10 Pieces Of Bad Advice From Classic Books
With bookstores boasting entire sections of self-help and personal transformation tomes, readers today are hardly lacking in how-to books, advice-laden reads, and stories filled with moral lessons. Wondering how to spark the perfect romance? There’s a book for that. Trying to kick an unhealthy habit for good? Head over to your nearest bookstore. Interested in becoming an expert chef/yogi/professional organizer/gardener/makeup artist/dog-trainer/tarot card-reader? There are shelves full of authors who’ve got you covered.
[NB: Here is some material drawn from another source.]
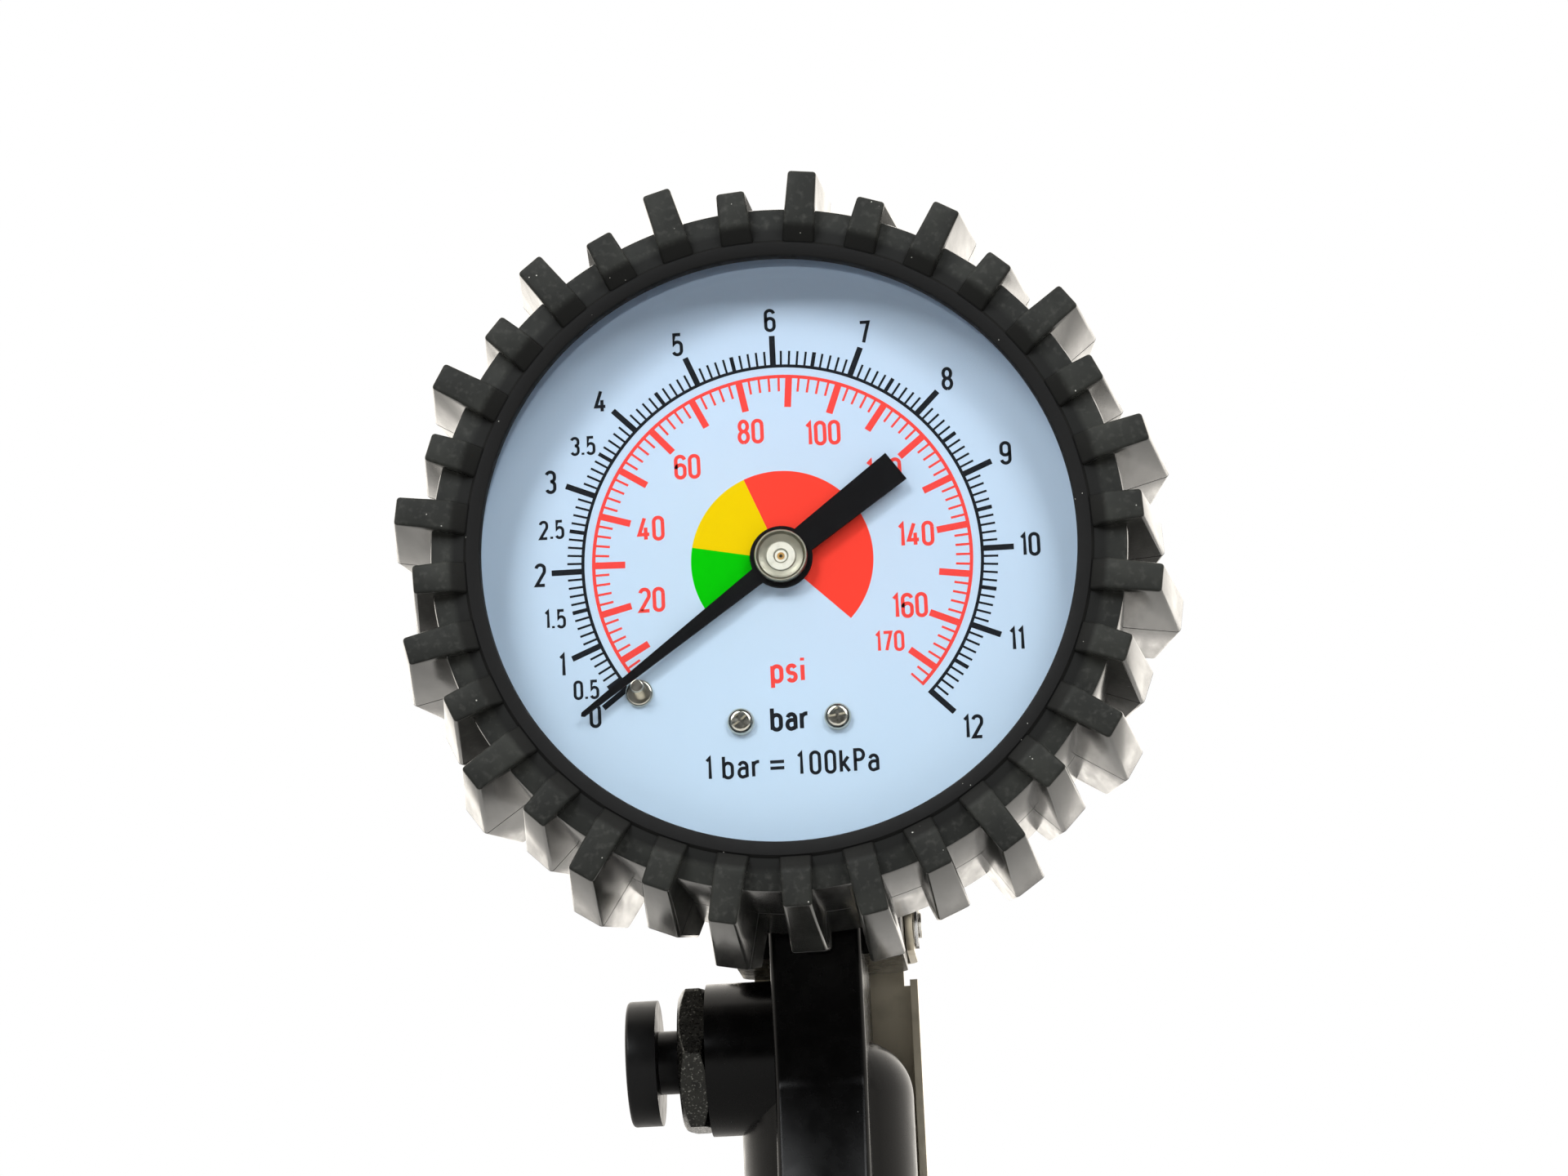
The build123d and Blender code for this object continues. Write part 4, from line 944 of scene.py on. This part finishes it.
tone.inputs["A"].default_value = WORLD_TONE
tone.inputs["B"].default_value = WHITE
sky.links.new(seen.outputs["Is Camera Ray"], tone.inputs["Factor"])
sky.links.new(tone.outputs["Result"], background.inputs["Color"])


def soft_light(name, place, power):
    """A square area light that looks at the middle of the object."""
    data = bpy.data.lights.new(name, "AREA")
    data.shape = "SQUARE"
    data.size = LIGHT_SIZE
    data.energy = power
    data.color = LIGHT_TONE
    thing = bpy.data.objects.new(name, data)
    thing.location = place
    thing.rotation_mode = "QUATERNION"
    thing.rotation_quaternion = (BODY_MIDDLE - Vector(place)).to_track_quat("-Z", "Y")
    bpy.context.scene.collection.objects.link(thing)


soft_light("key", KEY_PLACE, KEY_POWER)
soft_light("fill", FILL_PLACE, FILL_POWER)

# The camera looks up at the dial from below and a little from the right, and leans with the hand.
CAMERA_DISTANCE = 0.5501
LOOK_UP, LOOK_LEFT, LEAN = 11.91, 3.17, 2.67
LENS, SENSOR = 103.1, 36.0
CLIP_START = 0.01
AIM_RIGHT, AIM_DOWN = 0.23 * MM, 3.44 * MM

forward = Vector((-sin(radians(LOOK_LEFT)) * cos(radians(LOOK_UP)),
                  cos(radians(LOOK_LEFT)) * cos(radians(LOOK_UP)), sin(radians(LOOK_UP))))
level_right = forward.cross(Vector((0, 0, 1))).normalized()
level_up = level_right.cross(forward)
right = level_right * cos(radians(LEAN)) - level_up * sin(radians(LEAN))
up = level_up * cos(radians(LEAN)) + level_right * sin(radians(LEAN))
aim = on_dial(0, 0, 0) + right * AIM_RIGHT - up * AIM_DOWN
eye = aim - forward * CAMERA_DISTANCE

camera_data = bpy.data.cameras.new("camera")
camera_data.lens = LENS
camera_data.sensor_width = SENSOR
camera_data.clip_start = CLIP_START
camera = bpy.data.objects.new("camera", camera_data)
turn = Matrix((right, up, -forward)).transposed().to_4x4()
camera.matrix_world = Matrix.Translation(eye) @ turn
bpy.context.scene.collection.objects.link(camera)
bpy.context.scene.camera = camera
bpy.context.scene.view_settings.view_transform = "Standard"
But even before these advice texts grew into their own unique, must-read genre, books were filled with suggestive tips on how one might best live. Well, for better or for worse, that is. Inevitably, some of these classic words of wisdom are more helpful than others — and some are best ignored entirely. From just plain bad advice to incomprehensible nonsense, here are 10 tips from classic literature that you’ll probably want to ignore today:
“One cannot have too large a party.” —Emma
This really depends on how much you enjoy the company of others (I don’t) and how much noise those others make (anything exceeding past "appropriate for tea with Margaret Thatcher" is too loud). However, I can definitely make the case for a too-large party. If your living room furniture has been piled into one corner to make room for a bracket-worthy beer pong tournament, you might want to take a moment to reevaluate. A party that overflows outside of the house and onto the neighbor’s lawn has probably expanded beyond the limits of propriety. Anything that could potentially result in the summoning of police is a no-go.
“Single women have a dreadful propensity for being poor. Which is one very strong argument in favor of matrimony.” —Letters
In other words: “marry for money.” Unless you’re itching for your own reality television show, or relish the idea of rap songs being written about you (and hey, in that case, more power to you) don’t do this. Instead, Pinterest-project yourself a bracelet that says: “WWGSD?” (“What would Gloria Steinem do?”).
Hunter S. Thompson
“Every now and then when your life gets complicated and the weasels start closing in, the only cure is to load up on heinous chemicals and then drive like a bastard from Hollywood to Las Vegas, with the music at top volume.” —Fear and Loathing in Las Vegas
While this may have worked for Hunter, it will definitely not work for average-human you. You will get a DUI, your car will get impounded, and nobody will want to be friends with you anymore. Instead, when your life gets complicated and the weasels start closing in, GrubHub some frozen yogurt, Netflix-binge on Ryan Gosling films, and call animal control.
“Never trust a cop in a raincoat.” —Fear and Loathing in Las Vegas
I’m not even totally sure I know what this means, but the usefulness of this advice is probably contingent on whether or not it is, in fact, raining.
“If you lack backup when you happen upon crooks caught in the act, disguise your voice and pretend to be the police. If that fails to produce the desired result, throw a stone through a window to feign a gunshot.” —Nancy Drew: The Sign of the Twisted Candles
Bless the sincerity of this infallible, titian-haired, girl-detective’s heart, but this is not going to work. It’s just not. Don’t do it.
“If you see something resembling a shark in a river, don't fret. It's more likely to be a small submarine operated by thieves.” —Nancy Drew: The Mystery of Lilac Inn
This really raises more questions than it answers. For example, what is a saltwater fish doing in a river? Better yet, what is a submarine doing in a river? How deep is this river anyway? Are the submarine thieves lost? Furthermore, in what universe is the discovery of criminal underwater navigation preferable to a comparatively harmless river shark?
“There’s no use trying, one can’t believe impossible things.” —Alice in Wonderland
This kind of defeatist attitude will get you nowhere in life. And quite frankly, it’s a little hypocritical, coming from Alice, famed traveler of rabbit holes. Substitute for: “Be all you can be,” “Thoughts become things,” and “If you build it, he will come.”
“Speak in French when you can’t think of the English for a thing, and turn your toes out when you walk.” —Through the Looking Glass
This bit of advice will not get you very far, linguistically or geographically. Especially if you do not speak French.
“All you have to do is say something nobody understands and they'll do practically anything you want them to.” —The Catcher in the Rye
This suggestion might actually be worth a shot, especially when dealing with alien beings, like politicians, and small children; but I wouldn’t make a regular habit out of it.
“When you're not looking, somebody'll sneak up and write ‘fuck you’ right under your nose.” —The Catcher in the Rye
This is really unlikely to happen, but if it does you may want to consider filing a report with the police; and preferably with an officer who is not wearing his raincoat. You’ll want to make sure he’s a different officer from the one who busted up your house party. Don’t mention the river shark you saw earlier.